Bottas also adapted with relative ease to the demands of the 2022-specification cars. That, combined with a Sauber-produced machine that was a competitive midfielder at the start of the year – partly thanks to being on the weight limit – allowed him to rack up a string of points finishes. In the first nine grands prix, he scored seven times, only missing out in Saudi Arabia thanks to overheating problems and in Azerbaijan with suspension troubles that blighted his weekend.
During this period, Zhou struggled both for pace and results. He and the team set a sensible, methodical target of making it to Q2 consistently while relying on Bottas to provide the top 10s, and generally, the gaps were large during this phase of the season – the exception being Miami where he was within two-tenths. His struggles to get the car off the line didn’t help, and positions lost, or opportunities to gain squandered, were a feature of Zhou’s season.
But he did pick up a point on debut with a well-executed recovery drive having briefly dropped to last in the season-opening Bahrain Grand Prix. And in the background, made solid progress during this phase of the season, which was rewarded by outqualifying Bottas for the first time in the wet in Canada and his best finish of the season with eighth.
But after Canada, Alfa Romeo’s results took a downturn. This was down to fading in the development battle, which was partly a consequence of not being able to produce parts as quickly as desired and partly the fact that it couldn’t make the weight-reduction gains others did thanks to starting off at a good fighting weight. Add to that unreliability, some of it down to Ferrari parts, and it was a difficult time.

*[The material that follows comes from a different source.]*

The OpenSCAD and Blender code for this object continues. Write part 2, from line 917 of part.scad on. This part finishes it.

Of the four points Alfa Romeo managed in the final 13 races (the worst total of any team in that period), Bottas took three of them courtesy of ninth in Brazil and 10th in Mexico. But he also threw away points with an off in the esses at Austin. This was during Alfa Romeo’s improved run at the end of the year thanks to floor and front wing updates that made it back into a Q3 contender.
Zhou’s final point came at Monza with a dash of good fortune as it was presented to him by a combination of Daniel Ricciardo’s late retirement and the lack of a safety car restart. But he remained consistent and outqualified Bottas for the final two grands prix having initially struggled with the upgraded car.

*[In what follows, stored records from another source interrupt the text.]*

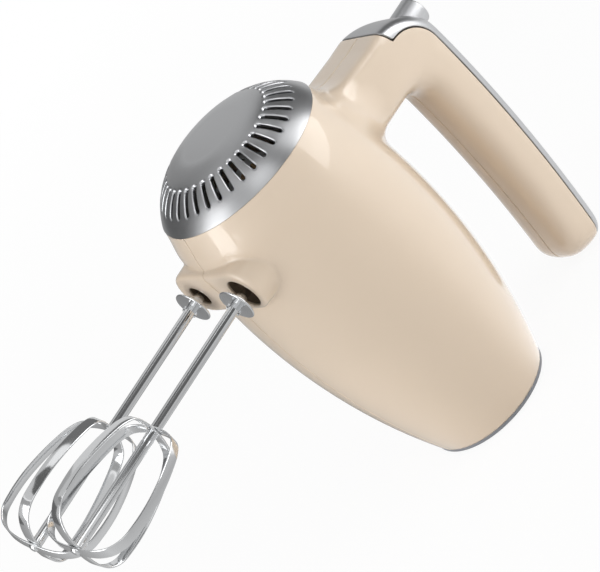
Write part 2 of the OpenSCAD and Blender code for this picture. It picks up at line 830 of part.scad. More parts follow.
// Worm wheel about the X axis, with a gap between two teeth facing +Y
module wheel_teeth_ring() {
    root_r = wheel_pitch_r - dedendum;
    for (k = [0 : wheel_teeth - 1]) rotate([(k + 0.5) * 360 / wheel_teeth, 0, 0]) rotate([0, -lead_angle, 0])
        rotate([0, 0, 90]) rotate([90, 0, 0]) linear_extrude(height = wheel_w / cos(lead_angle), center = true)
            let (
                low = half_thickness(-dedendum) * cos(lead_angle),
                high = half_thickness(addendum) * cos(lead_angle)
            )
            polygon([[root_r - 1, -low], [root_r, -low], [root_r + addendum + dedendum, -high],
                [root_r + addendum + dedendum, high], [root_r, low], [root_r - 1, low]]);
}

socket_r = tube_r + 0.1;
hub_x = [bush_x[0] - 2, frame_x + 1];

module worm_wheel(i) {
    side = i == 0 ? -1 : 1;
    translate([0, side * half_pitch, beater_z]) difference() {
        union() {
            rotate([0, 0, i == 0 ? 0 : 180]) intersection() {
                union() {
                    wheel_teeth_ring();
                    rotate([0, 90, 0]) cylinder(r = wheel_pitch_r - dedendum, h = wheel_w, center = true, $fn = 96);
                }
                rotate([0, 90, 0]) cylinder(r = wheel_pitch_r + addendum, h = wheel_w, center = true, $fn = 96);
            }
            translate([hub_x[0], 0, 0]) rotate([0, 90, 0]) cylinder(r = hub_r[i], h = hub_x[1] - hub_x[0]);
        }
        translate([hub_x[0] - 1, 0, 0]) rotate([0, 90, 0]) cylinder(r = socket_r, h = far);
        // slot in the mouth for the beater's drive ears
        translate([hub_x[0] - 1, -ear_r - 0.2, -ear_t / 2 - 0.2]) cube([7, 2 * ear_r + 0.4, ear_t + 0.4]);
    }
}

module left_worm_wheel() {
    color(nylon) worm_wheel(0);
}

module right_worm_wheel() {
    color(nylon) worm_wheel(1);
}

// ---------------------------------------------------------------- eject button, rod, yoke and spring

rod_r = 3;
rod_from_x = 24;
rod_bay_r = 7;
rod_flange_r = rod_bay_r - 0.6;
knob_end_x = back_top[0] + knob_out;
knob_in_x = knob_end_x - 23;
yoke_x = [21.5, 26.5];
pin_tip_x = -19;
shank_end_x = pin_tip_x - eject_travel - 0.3;

module eject_button() {
    color(silver) translate([knob_in_x, 0, knob_z]) rotate([0, 90, 0]) difference() {
        union() {
            cylinder(r = knob_r, h = knob_end_x - knob_in_x - 1);
            translate([0, 0, knob_end_x - knob_in_x - 1]) cylinder(r1 = knob_r, r2 = knob_r - 0.8, h = 1);
        }
        translate([0, 0, -1]) cylinder(r = rod_r + fit / 2, h = 7);
    }
}

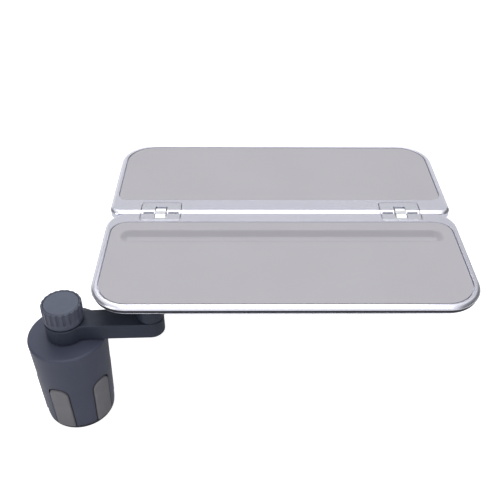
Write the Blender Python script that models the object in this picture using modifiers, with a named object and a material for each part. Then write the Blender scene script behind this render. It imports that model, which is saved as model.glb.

That represented a solid finish to a season in which perhaps his most impressive quality was avoiding major mistakes given the incidents he was involved in – notably the terrifying crash at the start of the British Grand Prix triggered by George Russell – generally weren’t his fault.
Alfa Romeo was Bottas’s team in 2022 and while Zhou made commendable progress, it would need a steep improvement for him to get to the point where he’s consistently able to match his team-mate. But if he can find more speed without that resulting in more mistakes – and improving his launches in what was admittedly a difficult car off the line – then he can pose more of a challenge next year. He must build on it in 2023, but Zhou was rightly happy with the foundations he built this year, rating his season seven out of 10.
“I think seven is a reasonable score for me because we could achieve a bit more on paper without the reliability issues, especially in the first part of the season when Valtteri was scoring points and I really felt both cars could be in the points on a few occasions,” said Zhou. “But on top of that I had up and down moments, maybe some mistake at the beginning with the anti-stall understanding. But I’m happy we achieved the targets, and overachieved to be in Q3.”
But as Bottas proved with his high points, notably his fifth place at Imola and with a strong drive in Miami, where he ran ahead of the Mercedes drivers before a mistake allowed them to slip past, he’s finally got the leading role he always wanted.
The question now is whether Alfa Romeo, with his technical contribution, can make the steps he’s hoping for in the coming years.